■ PROBLEM DESCRIPTION
Return all of the entries exactly, with nothing added or left out.
--- BEGIN ---
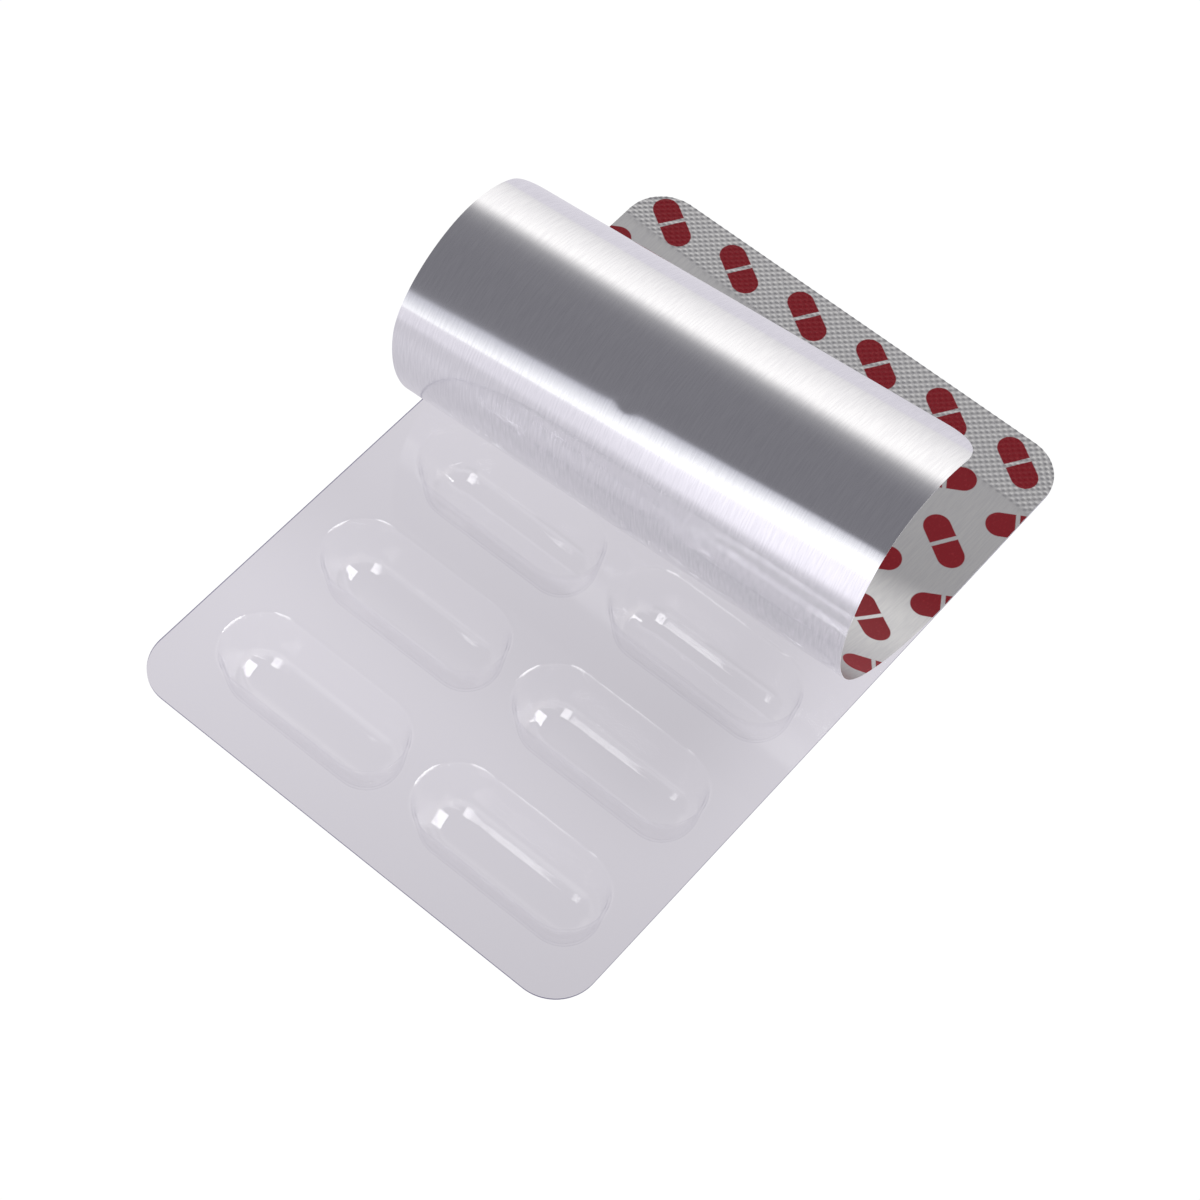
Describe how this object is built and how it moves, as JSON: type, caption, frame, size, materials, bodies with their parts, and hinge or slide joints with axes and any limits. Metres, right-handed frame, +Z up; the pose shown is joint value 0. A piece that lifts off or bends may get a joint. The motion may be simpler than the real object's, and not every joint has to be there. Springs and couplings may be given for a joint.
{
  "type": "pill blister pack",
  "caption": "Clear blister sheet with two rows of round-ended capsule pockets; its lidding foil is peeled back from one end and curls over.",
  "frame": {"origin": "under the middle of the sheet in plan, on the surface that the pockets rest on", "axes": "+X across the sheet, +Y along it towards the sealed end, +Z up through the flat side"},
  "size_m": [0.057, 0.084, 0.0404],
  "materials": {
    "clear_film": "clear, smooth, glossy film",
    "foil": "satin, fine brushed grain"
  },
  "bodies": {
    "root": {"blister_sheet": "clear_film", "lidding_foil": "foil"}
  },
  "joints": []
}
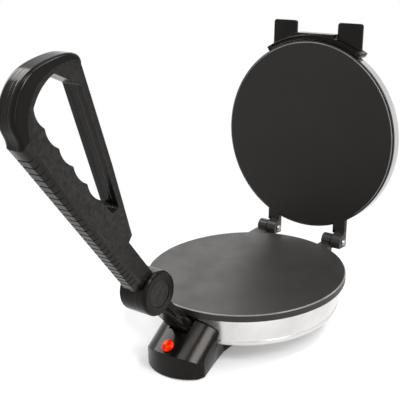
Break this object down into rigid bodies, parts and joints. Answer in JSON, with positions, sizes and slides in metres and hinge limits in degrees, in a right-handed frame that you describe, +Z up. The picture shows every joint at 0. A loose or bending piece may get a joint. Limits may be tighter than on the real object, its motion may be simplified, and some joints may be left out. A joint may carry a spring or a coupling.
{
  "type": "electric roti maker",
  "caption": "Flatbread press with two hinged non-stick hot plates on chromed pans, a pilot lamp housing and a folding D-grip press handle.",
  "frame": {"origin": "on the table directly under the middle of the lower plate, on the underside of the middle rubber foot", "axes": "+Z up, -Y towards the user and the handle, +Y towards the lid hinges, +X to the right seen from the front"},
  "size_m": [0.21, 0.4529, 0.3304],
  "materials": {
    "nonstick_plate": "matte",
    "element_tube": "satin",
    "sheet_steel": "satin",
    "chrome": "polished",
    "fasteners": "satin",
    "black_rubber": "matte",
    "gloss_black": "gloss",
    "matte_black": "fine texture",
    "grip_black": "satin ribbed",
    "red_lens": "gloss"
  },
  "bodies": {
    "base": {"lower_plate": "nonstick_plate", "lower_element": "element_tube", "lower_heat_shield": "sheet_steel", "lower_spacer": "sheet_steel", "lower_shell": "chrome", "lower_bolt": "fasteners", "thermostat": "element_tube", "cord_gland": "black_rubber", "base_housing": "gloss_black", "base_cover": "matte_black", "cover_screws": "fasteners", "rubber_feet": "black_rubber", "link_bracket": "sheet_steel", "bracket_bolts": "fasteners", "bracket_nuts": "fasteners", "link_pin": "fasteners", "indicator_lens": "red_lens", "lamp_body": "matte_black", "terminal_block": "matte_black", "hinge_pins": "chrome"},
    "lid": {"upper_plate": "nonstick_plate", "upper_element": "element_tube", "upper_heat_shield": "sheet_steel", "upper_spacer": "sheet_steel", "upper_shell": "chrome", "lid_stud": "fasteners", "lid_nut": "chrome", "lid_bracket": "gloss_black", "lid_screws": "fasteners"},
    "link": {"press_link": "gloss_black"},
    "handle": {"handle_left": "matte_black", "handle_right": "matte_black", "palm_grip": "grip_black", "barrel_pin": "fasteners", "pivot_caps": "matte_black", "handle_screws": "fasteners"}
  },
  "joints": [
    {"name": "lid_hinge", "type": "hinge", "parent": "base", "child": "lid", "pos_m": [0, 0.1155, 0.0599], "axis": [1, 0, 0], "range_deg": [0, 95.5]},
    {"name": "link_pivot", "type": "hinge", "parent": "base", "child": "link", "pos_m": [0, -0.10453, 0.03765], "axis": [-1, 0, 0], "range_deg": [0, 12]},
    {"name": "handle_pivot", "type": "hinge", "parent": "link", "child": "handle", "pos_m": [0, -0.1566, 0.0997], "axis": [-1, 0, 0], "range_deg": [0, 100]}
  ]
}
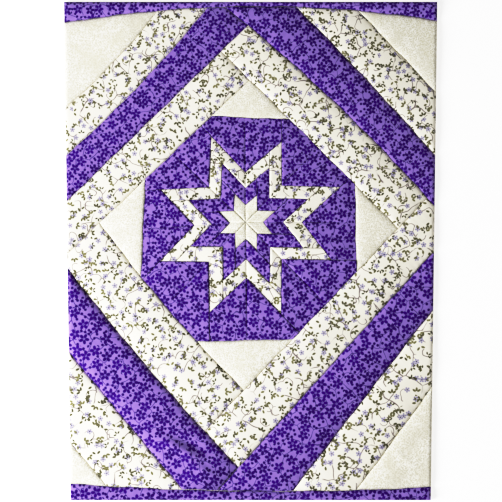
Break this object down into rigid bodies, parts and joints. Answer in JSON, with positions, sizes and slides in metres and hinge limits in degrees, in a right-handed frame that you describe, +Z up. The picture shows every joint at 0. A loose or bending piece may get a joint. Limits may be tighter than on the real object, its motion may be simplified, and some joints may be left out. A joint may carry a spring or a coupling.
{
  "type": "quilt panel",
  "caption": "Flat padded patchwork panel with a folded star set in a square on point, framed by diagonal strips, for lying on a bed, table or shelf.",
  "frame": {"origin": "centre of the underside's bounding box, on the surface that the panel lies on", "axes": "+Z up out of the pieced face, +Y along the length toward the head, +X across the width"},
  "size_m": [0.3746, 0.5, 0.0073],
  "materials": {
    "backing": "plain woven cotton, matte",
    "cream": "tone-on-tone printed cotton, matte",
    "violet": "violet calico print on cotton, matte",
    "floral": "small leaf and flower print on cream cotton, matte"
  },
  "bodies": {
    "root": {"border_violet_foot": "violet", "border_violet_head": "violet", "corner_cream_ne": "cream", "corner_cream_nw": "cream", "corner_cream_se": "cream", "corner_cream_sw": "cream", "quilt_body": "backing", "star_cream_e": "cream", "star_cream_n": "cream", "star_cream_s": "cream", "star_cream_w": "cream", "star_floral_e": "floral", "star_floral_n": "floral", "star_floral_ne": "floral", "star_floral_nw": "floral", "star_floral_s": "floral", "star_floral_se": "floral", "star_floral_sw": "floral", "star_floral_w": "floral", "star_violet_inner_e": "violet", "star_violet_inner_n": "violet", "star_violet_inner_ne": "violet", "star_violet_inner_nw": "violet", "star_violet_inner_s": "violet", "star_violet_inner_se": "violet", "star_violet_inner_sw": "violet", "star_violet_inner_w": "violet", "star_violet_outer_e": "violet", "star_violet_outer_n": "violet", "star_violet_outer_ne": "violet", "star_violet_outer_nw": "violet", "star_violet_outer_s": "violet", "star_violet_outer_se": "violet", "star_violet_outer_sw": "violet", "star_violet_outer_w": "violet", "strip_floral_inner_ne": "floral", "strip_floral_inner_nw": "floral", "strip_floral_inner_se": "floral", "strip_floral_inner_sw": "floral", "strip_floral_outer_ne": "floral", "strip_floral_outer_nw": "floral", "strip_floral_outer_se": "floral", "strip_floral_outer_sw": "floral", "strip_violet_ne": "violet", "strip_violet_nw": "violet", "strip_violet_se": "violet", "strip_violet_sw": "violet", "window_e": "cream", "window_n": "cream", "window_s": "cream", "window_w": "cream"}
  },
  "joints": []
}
--- END ---
■ OUTPUT
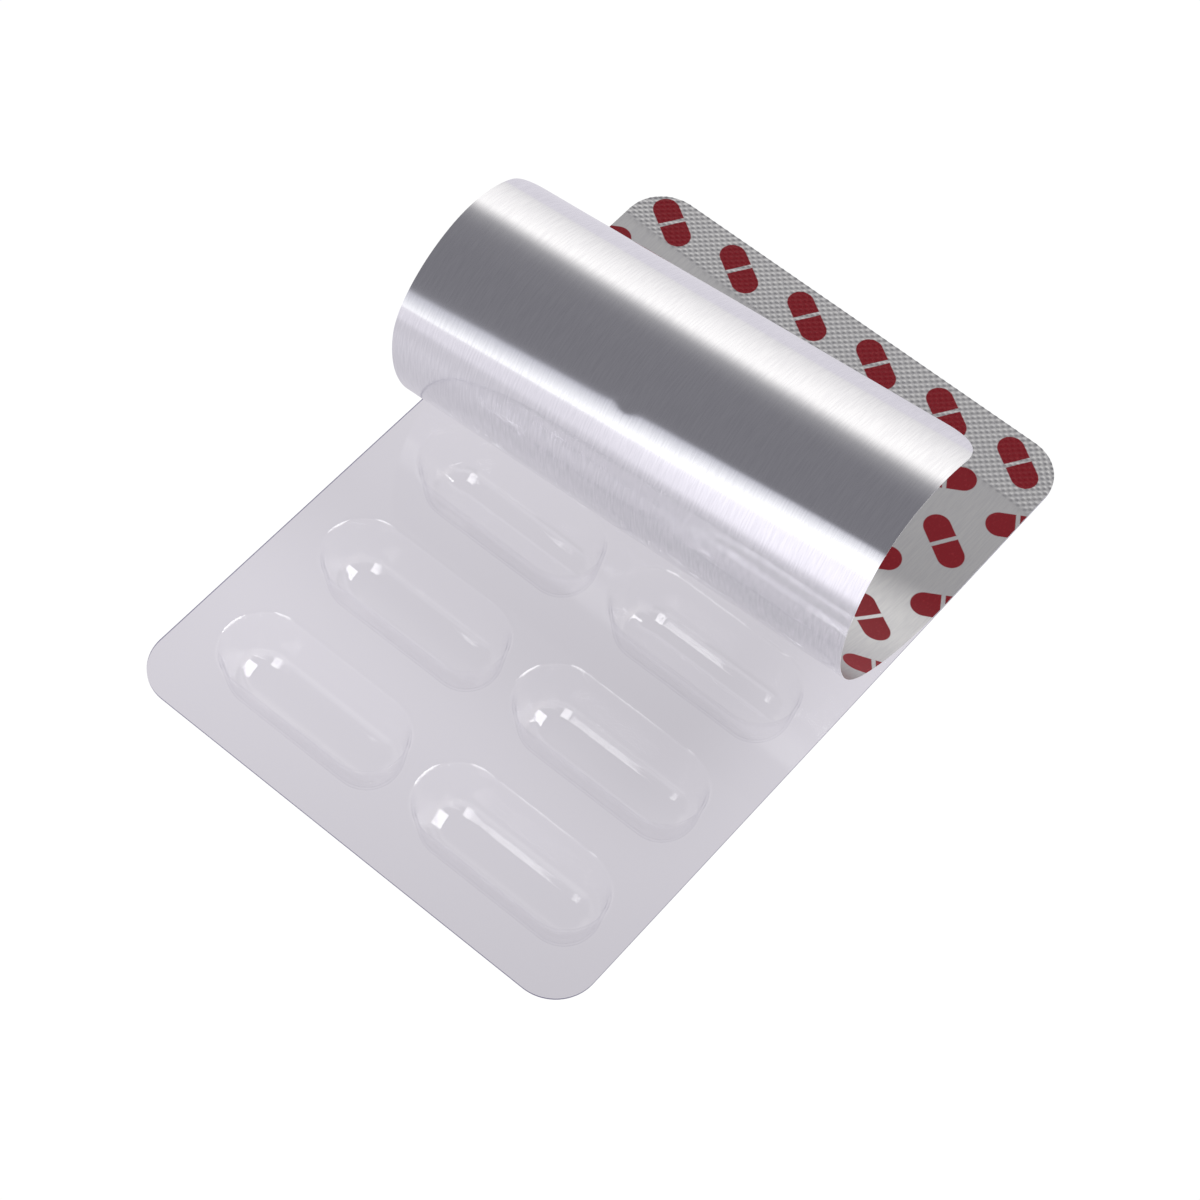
Describe how this object is built and how it moves, as JSON: type, caption, frame, size, materials, bodies with their parts, and hinge or slide joints with axes and any limits. Metres, right-handed frame, +Z up; the pose shown is joint value 0. A piece that lifts off or bends may get a joint. The motion may be simpler than the real object's, and not every joint has to be there. Springs and couplings may be given for a joint.
{
  "type": "pill blister pack",
  "caption": "Clear blister sheet with two rows of round-ended capsule pockets; its lidding foil is peeled back from one end and curls over.",
  "frame": {"origin": "under the middle of the sheet in plan, on the surface that the pockets rest on", "axes": "+X across the sheet, +Y along it towards the sealed end, +Z up through the flat side"},
  "size_m": [0.057, 0.084, 0.0404],
  "materials": {
    "clear_film": "clear, smooth, glossy film",
    "foil": "satin, fine brushed grain"
  },
  "bodies": {
    "root": {"blister_sheet": "clear_film", "lidding_foil": "foil"}
  },
  "joints": []
}
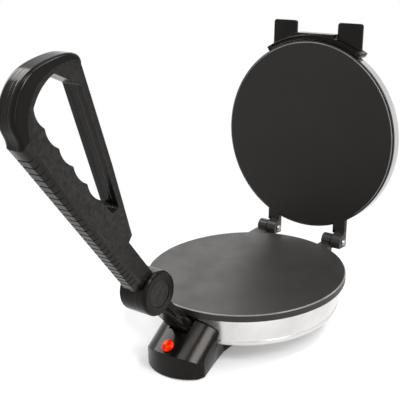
Break this object down into rigid bodies, parts and joints. Answer in JSON, with positions, sizes and slides in metres and hinge limits in degrees, in a right-handed frame that you describe, +Z up. The picture shows every joint at 0. A loose or bending piece may get a joint. Limits may be tighter than on the real object, its motion may be simplified, and some joints may be left out. A joint may carry a spring or a coupling.
{
  "type": "electric roti maker",
  "caption": "Flatbread press with two hinged non-stick hot plates on chromed pans, a pilot lamp housing and a folding D-grip press handle.",
  "frame": {"origin": "on the table directly under the middle of the lower plate, on the underside of the middle rubber foot", "axes": "+Z up, -Y towards the user and the handle, +Y towards the lid hinges, +X to the right seen from the front"},
  "size_m": [0.21, 0.4529, 0.3304],
  "materials": {
    "nonstick_plate": "matte",
    "element_tube": "satin",
    "sheet_steel": "satin",
    "chrome": "polished",
    "fasteners": "satin",
    "black_rubber": "matte",
    "gloss_black": "gloss",
    "matte_black": "fine texture",
    "grip_black": "satin ribbed",
    "red_lens": "gloss"
  },
  "bodies": {
    "base": {"lower_plate": "nonstick_plate", "lower_element": "element_tube", "lower_heat_shield": "sheet_steel", "lower_spacer": "sheet_steel", "lower_shell": "chrome", "lower_bolt": "fasteners", "thermostat": "element_tube", "cord_gland": "black_rubber", "base_housing": "gloss_black", "base_cover": "matte_black", "cover_screws": "fasteners", "rubber_feet": "black_rubber", "link_bracket": "sheet_steel", "bracket_bolts": "fasteners", "bracket_nuts": "fasteners", "link_pin": "fasteners", "indicator_lens": "red_lens", "lamp_body": "matte_black", "terminal_block": "matte_black", "hinge_pins": "chrome"},
    "lid": {"upper_plate": "nonstick_plate", "upper_element": "element_tube", "upper_heat_shield": "sheet_steel", "upper_spacer": "sheet_steel", "upper_shell": "chrome", "lid_stud": "fasteners", "lid_nut": "chrome", "lid_bracket": "gloss_black", "lid_screws": "fasteners"},
    "link": {"press_link": "gloss_black"},
    "handle": {"handle_left": "matte_black", "handle_right": "matte_black", "palm_grip": "grip_black", "barrel_pin": "fasteners", "pivot_caps": "matte_black", "handle_screws": "fasteners"}
  },
  "joints": [
    {"name": "lid_hinge", "type": "hinge", "parent": "base", "child": "lid", "pos_m": [0, 0.1155, 0.0599], "axis": [1, 0, 0], "range_deg": [0, 95.5]},
    {"name": "link_pivot", "type": "hinge", "parent": "base", "child": "link", "pos_m": [0, -0.10453, 0.03765], "axis": [-1, 0, 0], "range_deg": [0, 12]},
    {"name": "handle_pivot", "type": "hinge", "parent": "link", "child": "handle", "pos_m": [0, -0.1566, 0.0997], "axis": [-1, 0, 0], "range_deg": [0, 100]}
  ]
}
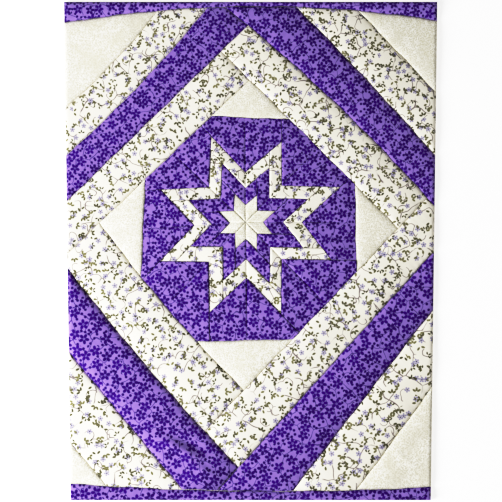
Break this object down into rigid bodies, parts and joints. Answer in JSON, with positions, sizes and slides in metres and hinge limits in degrees, in a right-handed frame that you describe, +Z up. The picture shows every joint at 0. A loose or bending piece may get a joint. Limits may be tighter than on the real object, its motion may be simplified, and some joints may be left out. A joint may carry a spring or a coupling.
{
  "type": "quilt panel",
  "caption": "Flat padded patchwork panel with a folded star set in a square on point, framed by diagonal strips, for lying on a bed, table or shelf.",
  "frame": {"origin": "centre of the underside's bounding box, on the surface that the panel lies on", "axes": "+Z up out of the pieced face, +Y along the length toward the head, +X across the width"},
  "size_m": [0.3746, 0.5, 0.0073],
  "materials": {
    "backing": "plain woven cotton, matte",
    "cream": "tone-on-tone printed cotton, matte",
    "violet": "violet calico print on cotton, matte",
    "floral": "small leaf and flower print on cream cotton, matte"
  },
  "bodies": {
    "root": {"border_violet_foot": "violet", "border_violet_head": "violet", "corner_cream_ne": "cream", "corner_cream_nw": "cream", "corner_cream_se": "cream", "corner_cream_sw": "cream", "quilt_body": "backing", "star_cream_e": "cream", "star_cream_n": "cream", "star_cream_s": "cream", "star_cream_w": "cream", "star_floral_e": "floral", "star_floral_n": "floral", "star_floral_ne": "floral", "star_floral_nw": "floral", "star_floral_s": "floral", "star_floral_se": "floral", "star_floral_sw": "floral", "star_floral_w": "floral", "star_violet_inner_e": "violet", "star_violet_inner_n": "violet", "star_violet_inner_ne": "violet", "star_violet_inner_nw": "violet", "star_violet_inner_s": "violet", "star_violet_inner_se": "violet", "star_violet_inner_sw": "violet", "star_violet_inner_w": "violet", "star_violet_outer_e": "violet", "star_violet_outer_n": "violet", "star_violet_outer_ne": "violet", "star_violet_outer_nw": "violet", "star_violet_outer_s": "violet", "star_violet_outer_se": "violet", "star_violet_outer_sw": "violet", "star_violet_outer_w": "violet", "strip_floral_inner_ne": "floral", "strip_floral_inner_nw": "floral", "strip_floral_inner_se": "floral", "strip_floral_inner_sw": "floral", "strip_floral_outer_ne": "floral", "strip_floral_outer_nw": "floral", "strip_floral_outer_se": "floral", "strip_floral_outer_sw": "floral", "strip_violet_ne": "violet", "strip_violet_nw": "violet", "strip_violet_se": "violet", "strip_violet_sw": "violet", "window_e": "cream", "window_n": "cream", "window_s": "cream", "window_w": "cream"}
  },
  "joints": []
}